Authentic materials such as news articles, interviews, and short stories provide rich contexts for morphosyntactic analysis. Students extract sentences and annotate verbs with their argument structures, then compare occurrences across genres. This practice helps learners notice stylistic differences and how formal versus informal styles influence pronoun use and verb agreement. In teacher-guided discussions, learners hypothesize about why a writer chose a particular mood or tense to convey nuance, then test their ideas by reformulating sentences. The learner benefits come from seeing grammar as a live, adaptable toolkit rather than a rigid code.
A communicative exercise complements analysis by requiring students to produce targeted speech acts that rely on correct argument realization. For instance, role-plays about giving advice, requesting permission, or describing past events require precise subject and object alignment with verb forms. Teachers monitor form, fluency, and accuracy, providing corrective feedback focused on morphosyntactic details. Over time, learners accumulate a repertoire of ready-to-use patterns that they can deploy in spontaneous conversation, reducing the cognitive load associated with on-the-spot rule recall.
Reflection sessions encourage students to articulate what patterns they find most troublesome and why. They produce brief summaries of their own growth, noting improvements in recognizing argument structure and predicting agreement across tenses. Self-monitoring strategies, such as keeping a personal error log, help learners identify recurring mistakes and set concrete targets for next steps. Spaced practice, distributed over several weeks, reinforces memory and strengthens long-term retention of complex morphosyntactic rules. The teacher supports this process with periodic reviews that connect earlier lessons to current challenges.

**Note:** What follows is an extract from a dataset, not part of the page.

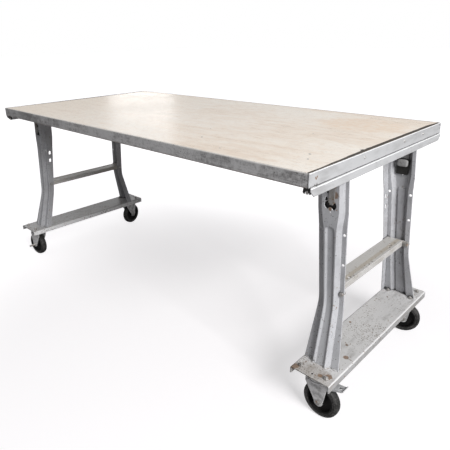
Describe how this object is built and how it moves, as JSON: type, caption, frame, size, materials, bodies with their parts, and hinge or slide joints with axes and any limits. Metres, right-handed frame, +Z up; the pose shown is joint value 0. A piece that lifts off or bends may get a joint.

To finalize the course segment, teachers design a capstone project that requires students to analyze a cohesive passage and recreate it with deliberate shifts in mood, tense, and voice. This task merges comprehension with productive skills, reinforcing how form encodes function. By applying a structured approach to argument structure, pronoun placement, and agreement rules, learners gain confidence in handling real-world Spanish with accuracy and nuance. The result is a classroom culture where morphosyntactic patterns become intuitive tools for communication, not abstract hurdles, and where learners continually refine their understanding through authentic use.